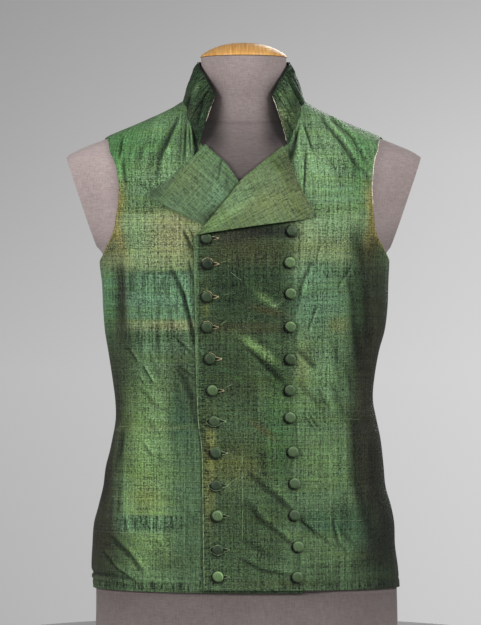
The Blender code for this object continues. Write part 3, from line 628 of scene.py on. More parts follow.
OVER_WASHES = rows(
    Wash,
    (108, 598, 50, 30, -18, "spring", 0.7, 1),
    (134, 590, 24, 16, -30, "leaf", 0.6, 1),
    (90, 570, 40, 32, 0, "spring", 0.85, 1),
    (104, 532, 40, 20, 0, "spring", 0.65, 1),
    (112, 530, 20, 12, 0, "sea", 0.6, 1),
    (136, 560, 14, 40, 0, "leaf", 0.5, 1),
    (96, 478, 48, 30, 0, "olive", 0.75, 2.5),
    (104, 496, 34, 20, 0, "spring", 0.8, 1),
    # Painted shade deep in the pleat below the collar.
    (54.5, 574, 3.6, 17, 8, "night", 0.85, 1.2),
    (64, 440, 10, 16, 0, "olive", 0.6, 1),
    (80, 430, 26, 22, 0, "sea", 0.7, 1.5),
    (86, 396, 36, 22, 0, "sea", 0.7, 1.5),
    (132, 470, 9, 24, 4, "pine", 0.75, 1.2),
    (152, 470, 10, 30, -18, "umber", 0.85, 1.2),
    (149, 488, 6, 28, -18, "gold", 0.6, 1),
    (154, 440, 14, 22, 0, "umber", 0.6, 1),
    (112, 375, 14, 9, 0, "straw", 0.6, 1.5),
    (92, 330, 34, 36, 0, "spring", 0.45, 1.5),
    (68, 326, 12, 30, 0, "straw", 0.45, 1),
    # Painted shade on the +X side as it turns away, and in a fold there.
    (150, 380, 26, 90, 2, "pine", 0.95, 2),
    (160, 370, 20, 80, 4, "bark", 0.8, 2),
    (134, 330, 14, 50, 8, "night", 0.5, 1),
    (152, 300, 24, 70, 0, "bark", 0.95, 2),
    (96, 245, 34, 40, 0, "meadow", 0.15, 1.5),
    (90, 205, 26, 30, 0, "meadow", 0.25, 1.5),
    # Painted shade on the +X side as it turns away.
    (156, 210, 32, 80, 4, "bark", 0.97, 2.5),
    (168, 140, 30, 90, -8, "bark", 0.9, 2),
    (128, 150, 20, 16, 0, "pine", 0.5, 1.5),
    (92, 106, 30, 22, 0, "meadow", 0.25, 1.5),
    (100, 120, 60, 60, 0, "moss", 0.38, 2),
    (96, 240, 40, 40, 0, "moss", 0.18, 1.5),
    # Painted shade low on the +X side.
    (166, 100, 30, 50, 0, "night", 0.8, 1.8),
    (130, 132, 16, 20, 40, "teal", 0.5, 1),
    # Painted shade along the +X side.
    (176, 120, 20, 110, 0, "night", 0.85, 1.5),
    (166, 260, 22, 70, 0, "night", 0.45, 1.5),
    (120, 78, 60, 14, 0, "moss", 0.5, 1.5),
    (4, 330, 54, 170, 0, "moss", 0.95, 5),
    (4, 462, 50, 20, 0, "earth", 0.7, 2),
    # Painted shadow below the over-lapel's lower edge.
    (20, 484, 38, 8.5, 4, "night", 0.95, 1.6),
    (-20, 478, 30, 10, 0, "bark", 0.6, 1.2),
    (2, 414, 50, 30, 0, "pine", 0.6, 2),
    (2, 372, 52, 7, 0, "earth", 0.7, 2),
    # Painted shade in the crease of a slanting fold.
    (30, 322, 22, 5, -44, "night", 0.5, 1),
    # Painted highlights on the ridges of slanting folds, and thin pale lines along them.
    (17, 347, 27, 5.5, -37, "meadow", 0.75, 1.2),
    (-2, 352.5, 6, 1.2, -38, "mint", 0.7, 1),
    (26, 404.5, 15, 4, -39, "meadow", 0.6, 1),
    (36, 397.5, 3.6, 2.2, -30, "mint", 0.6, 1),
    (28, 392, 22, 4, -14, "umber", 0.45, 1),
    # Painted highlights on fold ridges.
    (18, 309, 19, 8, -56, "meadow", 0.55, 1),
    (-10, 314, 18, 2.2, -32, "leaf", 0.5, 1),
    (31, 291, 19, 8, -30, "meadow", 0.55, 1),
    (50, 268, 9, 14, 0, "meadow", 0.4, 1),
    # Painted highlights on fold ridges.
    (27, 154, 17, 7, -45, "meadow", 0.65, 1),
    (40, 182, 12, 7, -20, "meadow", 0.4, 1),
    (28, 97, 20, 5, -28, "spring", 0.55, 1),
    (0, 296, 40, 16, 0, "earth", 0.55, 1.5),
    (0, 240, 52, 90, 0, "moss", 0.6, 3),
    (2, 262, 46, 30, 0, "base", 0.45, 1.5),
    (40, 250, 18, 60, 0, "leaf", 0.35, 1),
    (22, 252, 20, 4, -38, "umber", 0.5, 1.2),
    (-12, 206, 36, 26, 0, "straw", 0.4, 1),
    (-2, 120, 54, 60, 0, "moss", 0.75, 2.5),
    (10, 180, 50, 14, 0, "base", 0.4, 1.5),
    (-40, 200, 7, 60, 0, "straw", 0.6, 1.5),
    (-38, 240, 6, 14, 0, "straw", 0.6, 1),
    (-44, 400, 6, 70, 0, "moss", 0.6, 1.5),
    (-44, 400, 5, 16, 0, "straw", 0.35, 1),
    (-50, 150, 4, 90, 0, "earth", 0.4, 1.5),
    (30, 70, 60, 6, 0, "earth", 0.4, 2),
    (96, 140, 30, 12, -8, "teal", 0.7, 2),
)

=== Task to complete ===
Reproduce the data, keeping every line exactly the same.

=== Response to this exercise ===
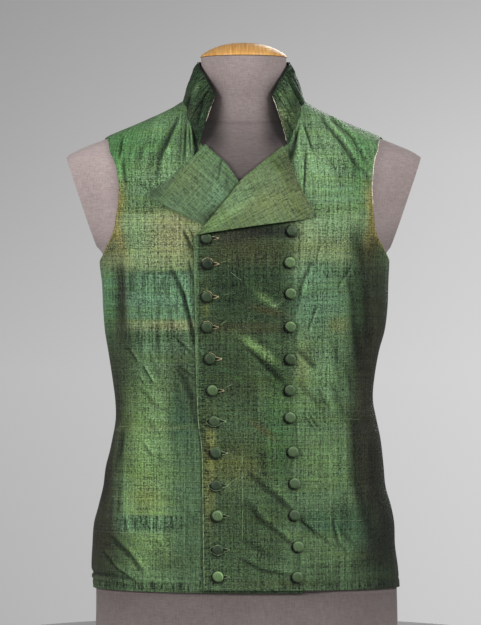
The Blender code for this object continues. Write part 3, from line 628 of scene.py on. More parts follow.
OVER_WASHES = rows(
    Wash,
    (108, 598, 50, 30, -18, "spring", 0.7, 1),
    (134, 590, 24, 16, -30, "leaf", 0.6, 1),
    (90, 570, 40, 32, 0, "spring", 0.85, 1),
    (104, 532, 40, 20, 0, "spring", 0.65, 1),
    (112, 530, 20, 12, 0, "sea", 0.6, 1),
    (136, 560, 14, 40, 0, "leaf", 0.5, 1),
    (96, 478, 48, 30, 0, "olive", 0.75, 2.5),
    (104, 496, 34, 20, 0, "spring", 0.8, 1),
    # Painted shade deep in the pleat below the collar.
    (54.5, 574, 3.6, 17, 8, "night", 0.85, 1.2),
    (64, 440, 10, 16, 0, "olive", 0.6, 1),
    (80, 430, 26, 22, 0, "sea", 0.7, 1.5),
    (86, 396, 36, 22, 0, "sea", 0.7, 1.5),
    (132, 470, 9, 24, 4, "pine", 0.75, 1.2),
    (152, 470, 10, 30, -18, "umber", 0.85, 1.2),
    (149, 488, 6, 28, -18, "gold", 0.6, 1),
    (154, 440, 14, 22, 0, "umber", 0.6, 1),
    (112, 375, 14, 9, 0, "straw", 0.6, 1.5),
    (92, 330, 34, 36, 0, "spring", 0.45, 1.5),
    (68, 326, 12, 30, 0, "straw", 0.45, 1),
    # Painted shade on the +X side as it turns away, and in a fold there.
    (150, 380, 26, 90, 2, "pine", 0.95, 2),
    (160, 370, 20, 80, 4, "bark", 0.8, 2),
    (134, 330, 14, 50, 8, "night", 0.5, 1),
    (152, 300, 24, 70, 0, "bark", 0.95, 2),
    (96, 245, 34, 40, 0, "meadow", 0.15, 1.5),
    (90, 205, 26, 30, 0, "meadow", 0.25, 1.5),
    # Painted shade on the +X side as it turns away.
    (156, 210, 32, 80, 4, "bark", 0.97, 2.5),
    (168, 140, 30, 90, -8, "bark", 0.9, 2),
    (128, 150, 20, 16, 0, "pine", 0.5, 1.5),
    (92, 106, 30, 22, 0, "meadow", 0.25, 1.5),
    (100, 120, 60, 60, 0, "moss", 0.38, 2),
    (96, 240, 40, 40, 0, "moss", 0.18, 1.5),
    # Painted shade low on the +X side.
    (166, 100, 30, 50, 0, "night", 0.8, 1.8),
    (130, 132, 16, 20, 40, "teal", 0.5, 1),
    # Painted shade along the +X side.
    (176, 120, 20, 110, 0, "night", 0.85, 1.5),
    (166, 260, 22, 70, 0, "night", 0.45, 1.5),
    (120, 78, 60, 14, 0, "moss", 0.5, 1.5),
    (4, 330, 54, 170, 0, "moss", 0.95, 5),
    (4, 462, 50, 20, 0, "earth", 0.7, 2),
    # Painted shadow below the over-lapel's lower edge.
    (20, 484, 38, 8.5, 4, "night", 0.95, 1.6),
    (-20, 478, 30, 10, 0, "bark", 0.6, 1.2),
    (2, 414, 50, 30, 0, "pine", 0.6, 2),
    (2, 372, 52, 7, 0, "earth", 0.7, 2),
    # Painted shade in the crease of a slanting fold.
    (30, 322, 22, 5, -44, "night", 0.5, 1),
    # Painted highlights on the ridges of slanting folds, and thin pale lines along them.
    (17, 347, 27, 5.5, -37, "meadow", 0.75, 1.2),
    (-2, 352.5, 6, 1.2, -38, "mint", 0.7, 1),
    (26, 404.5, 15, 4, -39, "meadow", 0.6, 1),
    (36, 397.5, 3.6, 2.2, -30, "mint", 0.6, 1),
    (28, 392, 22, 4, -14, "umber", 0.45, 1),
    # Painted highlights on fold ridges.
    (18, 309, 19, 8, -56, "meadow", 0.55, 1),
    (-10, 314, 18, 2.2, -32, "leaf", 0.5, 1),
    (31, 291, 19, 8, -30, "meadow", 0.55, 1),
    (50, 268, 9, 14, 0, "meadow", 0.4, 1),
    # Painted highlights on fold ridges.
    (27, 154, 17, 7, -45, "meadow", 0.65, 1),
    (40, 182, 12, 7, -20, "meadow", 0.4, 1),
    (28, 97, 20, 5, -28, "spring", 0.55, 1),
    (0, 296, 40, 16, 0, "earth", 0.55, 1.5),
    (0, 240, 52, 90, 0, "moss", 0.6, 3),
    (2, 262, 46, 30, 0, "base", 0.45, 1.5),
    (40, 250, 18, 60, 0, "leaf", 0.35, 1),
    (22, 252, 20, 4, -38, "umber", 0.5, 1.2),
    (-12, 206, 36, 26, 0, "straw", 0.4, 1),
    (-2, 120, 54, 60, 0, "moss", 0.75, 2.5),
    (10, 180, 50, 14, 0, "base", 0.4, 1.5),
    (-40, 200, 7, 60, 0, "straw", 0.6, 1.5),
    (-38, 240, 6, 14, 0, "straw", 0.6, 1),
    (-44, 400, 6, 70, 0, "moss", 0.6, 1.5),
    (-44, 400, 5, 16, 0, "straw", 0.35, 1),
    (-50, 150, 4, 90, 0, "earth", 0.4, 1.5),
    (30, 70, 60, 6, 0, "earth", 0.4, 2),
    (96, 140, 30, 12, -8, "teal", 0.7, 2),
)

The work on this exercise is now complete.